En la capilla del espanto y del éxtasis, culminación y abismo de mórbidas densidades no prohibidas, encontramos —una tarde de mayo— una monja muerta en una caja blanca. La voz tonante que nos viola desde el púlpito y el aroma dulzón de las flores de mayo la han traído hasta aquí, la han rodeado de gruesos cirios encendidos que humean en la penumbra, de infinidad de rosas blancas, y han deslizado un rosario enorme entre las manos arrugadas, rígidas, amarillas. Y aunque nos asomamos furtivas a la capilla, y hablamos en susurros exaltados, y la tentación de ver y el miedo a lo que estamos viendo nos detienen en el umbral, aunque esto se parece mucho al primer conocimiento, a la primera voluptuosidad, excitante también y estremecida, de lo que puede ser la muerte, no llegamos al fondo del horror y no hay apenas sentimientos de angustia, porque sabemos con certeza extraña que nunca ha estado viva, viva como nosotras —tan distante—, o quizá que no está muerta ahora de veras, que es sólo un toque imprescindible y genial, la realidad y la vida superándose a sí mismas, trascendiéndose en la imagen certera que da su plenitud a un conjunto de aromas y de imágenes.
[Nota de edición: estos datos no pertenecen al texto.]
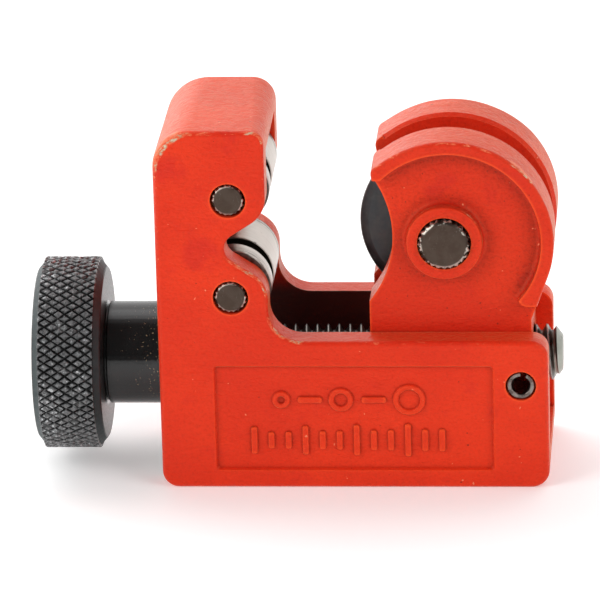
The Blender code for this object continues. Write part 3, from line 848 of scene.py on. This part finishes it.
def make_slider():
    bite_top = math.degrees(math.asin((TIP_BOTTOM - BITE_CENTRE.y) / BITE_RADIUS))
    bite_bottom = -math.degrees(math.acos((SLIDER_LOW.x - BITE_CENTRE.x) / BITE_RADIUS))
    outline = [(SLIDER_LOW.x, SLIDER_LOW.z), (SLIDER_RIGHT, SLIDER_LOW.z), (SLIDER_RIGHT, SHOULDER_Z)]
    *head_arc, arc_end = arc(HEAD_CENTRE, HEAD_RADIUS, -20, ARC_END, 56)
    outline += head_arc
    fall = (arc_end[0] - TIP_X) / math.tan(math.radians(180 - ARC_END))
    tip = eased([arc_end, (TIP_X, arc_end[1] - fall), (TIP_X, TIP_BOTTOM)], 2.2 * MM, steps=7)
    outline += tip[:-1]
    outline += arc(BITE_CENTRE, BITE_RADIUS, bite_top, bite_bottom, 24)

    def widen(x, z, side):
        """The fillets grow round the top of the arc, most at the back."""
        height = min(1, max(0, (z - TIP_BOTTOM - 0.3 * MM) / (2.5 * MM)))
        return 1 + height * (0.7 if side == 1 else 2.0)

    slider = tool(softened_prism(outline, -HEAD_HALF, HEAD_HALF, 0.22 * MM, 0.22 * MM, 4, widen))

    left = SLIDER_LOW.x - 5 * MM
    right = SLIDER_RIGHT + 5 * MM
    inner = HEAD_RADIUS - RIM_WIDTH
    rim_end_angle = math.degrees(math.asin((RIM_END - HEAD_CENTRE.y) / inner))
    rim_end_x = HEAD_CENTRE.x + inner * math.cos(math.radians(rim_end_angle))
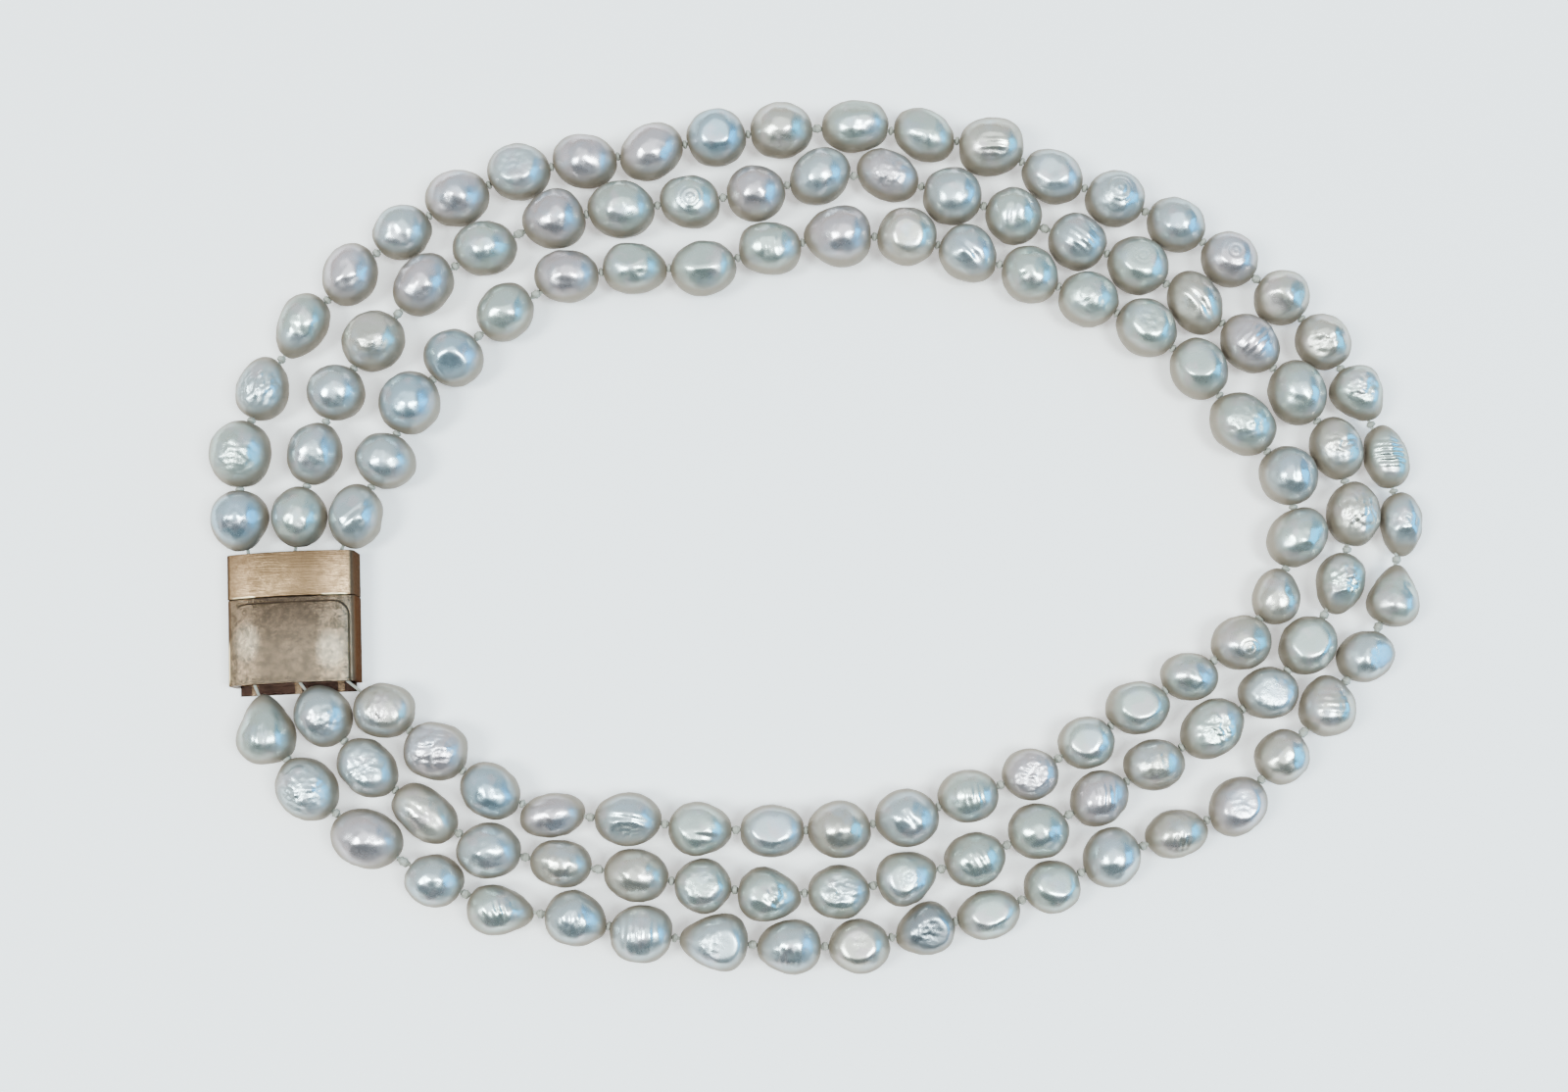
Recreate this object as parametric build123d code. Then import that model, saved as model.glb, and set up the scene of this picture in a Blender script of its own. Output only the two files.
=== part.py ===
"""A three-strand necklace of knotted baroque pearls on one box clasp, lying on a table. Millimetres, +Z up.

The origin is the middle of the floor area that the necklace covers, on the table's surface.
Each strand is a row of drilled pearls with a knot of thread between every two; each end of a
strand is looped through a wire eye inside the clasp.
"""
from build123d import *
import os
from collections import namedtuple
from itertools import combinations
from math import atan2, cos, degrees, hypot, pi, radians, sin

import numpy as np

# Where things lie: the photograph as a plan of the table
PHOTO_MIDDLE = (800.0, 557.0)      # the pixel that the lens looks straight at
FOCAL_LENGTH = 2000.0              # of the lens, in pixels
CAMERA_DISTANCE = 310.0            # from the lens to the plane of the pearls' middles
CAMERA_ELEVATION = 82.0            # degrees above the table
PEARL_PLANE = 4.4                  # height of that plane

# The strands
BEAD_GAP = 0.16                    # the least air between two pearls side by side
KNOT_SPACE = 0.3                   # the least air between two pearls on one thread
KNOT_AIR = 0.08                    # left between a knot and the pearls beside it
KNOT_WIDTH = 1.35                  # a knot where it has room
SUNK_KNOT = 0.72                   # a knot drawn into the mouths of the holes, where it has none
THREAD = 0.55                      # diameter of the doubled thread
DRILLED_HOLE = 0.94
DRILL_SEAMS = (45, 90, 135, 20)    # degrees round the bore
PROFILE_STEPS = 10                 # spans of the spline along a pearl's outline
TIP_ANGLE = 0.13                   # radians short of each pole, where the outline ends in a tiny flat
PEARL_SEAM = -100                  # degrees about the axis: the turned body's seam is underneath
LEAST_CUT = 0.25                   # cubic millimetres that a real bore takes out, per millimetre of pearl
SETTLE_ROUNDS = 60
SETTLED = 0.002

# The clasp
CLASP_X, CLASP_Y = -77.4, -11.5    # its middle, from the point that the lens looks at
CLASP_TURN = 2.8                   # degrees, seen from above
CLASP_WIDTH = 20.0
CLASP_LENGTH = 20.6
CAP_LENGTH = 7.0
SEAM = 0.15
SHOULDER = 5.4                     # height of the side walls
CROWN = 7.2                        # height of the domed face
EDGE_RADIUS = 1.1
FOOT_RADIUS = 0.4
INNER_RADIUS = 0.3
WALL = 0.9
CUT_PAST = 1.0                     # how far a hollow is cut past an open end
PAD_HEIGHT = 0.3                   # the box's polished pad above its rim
PAD_MARGIN = 0.95
PAD_CORNER = 2.2
END_RECESS = 2.6                   # from each end's lip in to the wall that carries the eyes
BACK_LIP = 0.45                    # the back plate reaches out past the box's lower lip
TONGUE = (11.0, 11.6, 0.8)         # width, length and thickness of each leaf of the tongue
TONGUE_GAP = 0.9                   # between its two leaves where it enters
EYE_SPACING = 6.8
EYE_HEIGHT = 3.4
EYE_RADIUS = 0.85                  # of the eye's bend, to the middle of its wire
EYE_WIRE = 0.7
EYE_LEG = 0.35
THREAD_RING = 0.78                 # radius of the thread's loop round an eye's wire

Pearl = namedtuple("Pearl", "x_px y_px long short turn taper full", defaults=(0.0, 2.0))
Pearl.__doc__ = """One pearl: its middle in the photograph, its length and thickness in millimetres, the way
its narrow end points (degrees, counter-clockwise from the photograph's right), how much it narrows, and how
full its shoulders are: 2 is an oval, more is squarer."""

# from the cap round to the box, clockwise in the photograph
OUTER = [Pearl(*row) for row in (
    (244.3, 531.5, 9.9, 9.3, 270, 0.15),
    (245.3, 463.6, 10.9, 10.0, 88),
    (268.5, 396.3, 10.7, 8.5, 78, 0.15),
    (307.6, 333.8, 11.5, 8.1, 245, 0.2),
    (357.5, 280.2, 10.5, 8.9, 72),
    (411.5, 237.8, 9.8, 9.0, 30),
    (470.8, 202.2, 10.7, 9.4, 12),
    (530.0, 178.6, 10.4, 9.5, 0),
    (597.0, 165.6, 10.7, 9.1, -8),
    (663.4, 154.8, 11.1, 9.1, 35),
    (730.3, 140.9, 10.0, 9.7, 0),
    (795.5, 133.3, 10.5, 9.4, 3),
    (872.3, 132.3, 11.2, 8.6, 5, 0, 2.2),
    (942.4, 138.0, 10.9, 8.4, -30),
    (1009.8, 154.6, 10.6, 9.6, 5, 0, 2.4),
    (1072.5, 180.1, 10.6, 8.8, -30),
    (1137.1, 203.6, 9.8, 9.4, 0),
    (1198.5, 231.0, 9.9, 8.9, -30),
    (1252.7, 266.3, 9.6, 9.1, -40),
    (1305.2, 306.6, 9.3, 9.0, 45),
    (1349.2, 350.0, 9.6, 8.8, -55),
    (1386.5, 402.5, 9.6, 8.5, 300, 0.25),
    (1413.0, 466.8, 10.9, 7.1, 102, 0.1),
    (1429.0, 534.5, 10.7, 6.8, 270, 0.1),
    (1422.5, 606.5, 10.2, 8.3, 80, 0.45),
    (1391.0, 669.0, 9.5, 8.1, 25),
    (1351.8, 719.0, 9.8, 9.1, 90, 0.15),
    (1308.0, 772.0, 8.8, 8.4, 45, 0, 2.2),
    (1263.0, 822.5, 10.3, 8.6, 45),
    (1200.0, 850.5, 10.1, 7.7, 12),
    (1133.7, 873.0, 9.7, 9.2, 60),
    (1073.6, 904.8, 9.0, 8.3, 0, 0, 2.2),
    (1008.5, 933.0, 10.2, 7.7, 15),
    (943.0, 949.0, 9.7, 8.4, 200, 0.3),
    (876.0, 962.4, 9.8, 8.5, 0),
    (804.5, 964.7, 10.2, 8.7, 185, 0.15),
    (727.0, 960.3, 11.2, 9.1, 175, 0.4),
    (654.5, 950.3, 9.8, 9.0, 0, 0, 2.3),
    (587.6, 935.7, 10.0, 8.7, -20, 0.15),
    (512.0, 929.0, 11.1, 8.0, -6, 0.35),
    (443.0, 898.5, 9.4, 8.4, -10),
    (375.0, 855.0, 11.8, 9.2, -20),
    (313.0, 804.5, 10.9, 9.3, -45),
    (273.0, 743.5, 11.2, 9.4, 96, 0.4),
)]
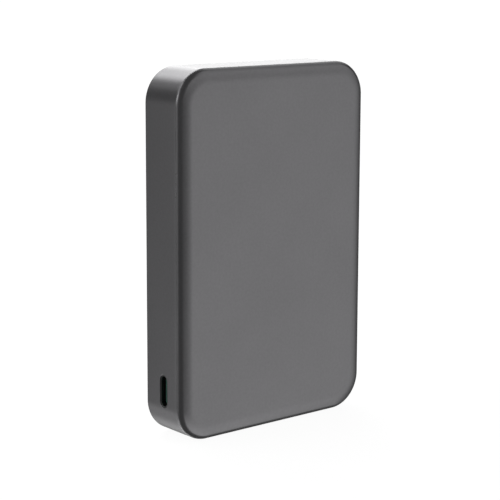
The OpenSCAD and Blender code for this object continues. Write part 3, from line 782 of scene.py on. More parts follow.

Mayos de la capilla y de los cantos a muchas voces en latín, de las nubes de incienso, mayos mes de María y de las monjas momia sin edad que mueren siempre en primavera. Mayos sofocantes y lascivos, con el pecho oprimido y un sabor especial entre los labios —quizá sólo el deseo de ser azotada con ramos de mimosa en una alcoba nupcial, en una alcoba mortal, atestada de nardos—, y desde estos balcones, ver cómo nace verde y nuevo, en breves embestidas juguetonas, el mismo mar de todos los veranos.